WASHINGTON -- Robert McFarlane, the special envoy at the focus of secret U.S. contacts with Iran, maintains that no 'extortion situation' for release of American hostages led the administration to deal in military supplies.
McFarlane, interviewed by two networks Thursday following President Reagan's nationally televised speech on the matter, acknowledged he met secretly with Iranian officials but echoed the president in denying any negotiations with terrorists for the release of U.S. hostages in Lebanon.
'We went to exhaustive efforts to confirm the standing and good faith basically of the people with whom we were dealing,' McFarlane said in an ABC News 'Nightline' interview.
'We made it emphatically clear ... that we would not tolerate the continuation of terrorism against the United States,' he told NBC.
McFarlane, who said the first contacts in the Iranian link came before he resigned as Reagan's national security adviser in December 1985, also insisted the dealings in which the administration delivered military supplies to Iran would not lead other nations to take American hostages in hopes of a bargain.
During the 18-month undercover program, three hostages have been freed by their pro-Iranian kidnappers in Lebanon. Five other captives are believed to remain in Beirut, with a sixth, William Buckley, reported killed last year.
Pressed by ABC on parallels between Reagan's negotiations with Iran and those that proved fruitless for President Jimmy Carter in 1979 -- and fatal to his presidency, McFarlane said Reagan is 'very conscious' of potential trickery.
'It is inevitable that people draw that conclusion,' he said, 'because of the fact that they haven't been able to imagine that there is a different kind of person in Iran' than anti-Western followers of Ayatollah Ruhollah Khomeini.
Echoing Reagan's argument, however, that the secret contacts have continued in the hopes of improving relations with a post-Khomeini regime, McFarlane asserted that 'those we have been dealing with have been people that see the error of terrorism and have demonstrated an ability to terminate it.'
'One can never be certain, but the people that we have dealt with have made very credible demonstrations of the fact that they have not been associated with this,' he said. 'The fact that they have gone to considerable risks ... make clear that we are not dealing with an extortion situation here.
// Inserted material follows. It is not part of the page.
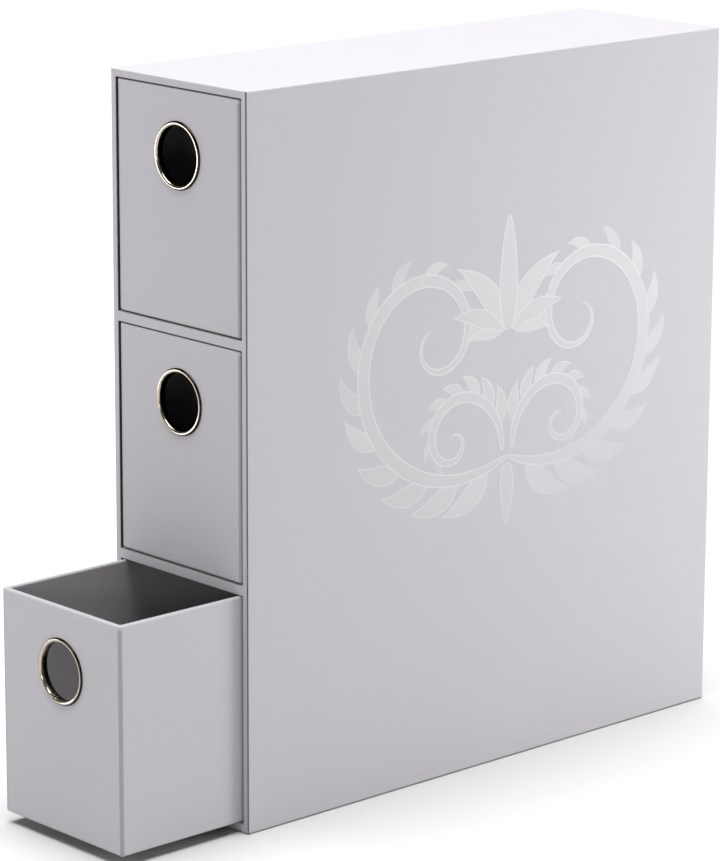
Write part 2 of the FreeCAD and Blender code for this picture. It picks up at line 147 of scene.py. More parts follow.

'However, at the same time, they do have to be able to demonstrate in some fashion to people who ultimately they must have as supporters that they have influence,' he said, depicting the arms shipments as a token of U.S. faith.
McFarlane said he made only one trip to Tehran -- in May -- and suggested the contacts were kept secret so long not because of U.S. concern so much as because the unnamed Iranians were politically risked by the 'very sensitive steps.'
Administration officials said Thursday that McFarlane was chosen as Reagan's secret envoy because of the president's trust in him and his ability to duck the Washington limelight. He was described by officials as a key go-between but one whose exploits were not as dramatic as some reports suggested.
McFarlane pointedly disputed the reports, first leaked by Iranian officials, that he appeared in Tehran with an incognito delegation carrying fake Irish passports, a Bible signed by Reagan and a cake in the shape of a key.
Defending the journey as 'well arranged' because of a previous session with intermediaries in London, he told both networks, 'I don't operate that way,' and said there was 'definitely no need' for disguise.
McFarlane, a retired Marine colonel, acknowledged he was accompanied to Tehran by Lt. Col. Oliver North, a top-level administration official with involvement in many undercover U.S. operations, and an interpreter.
McFarlane said the delegation did not encounter trouble in Tehran and agreed to travel into the Iranian capital with minimum security because it would have been too difficult for the Iranian contacts to travel abroad unnoticed.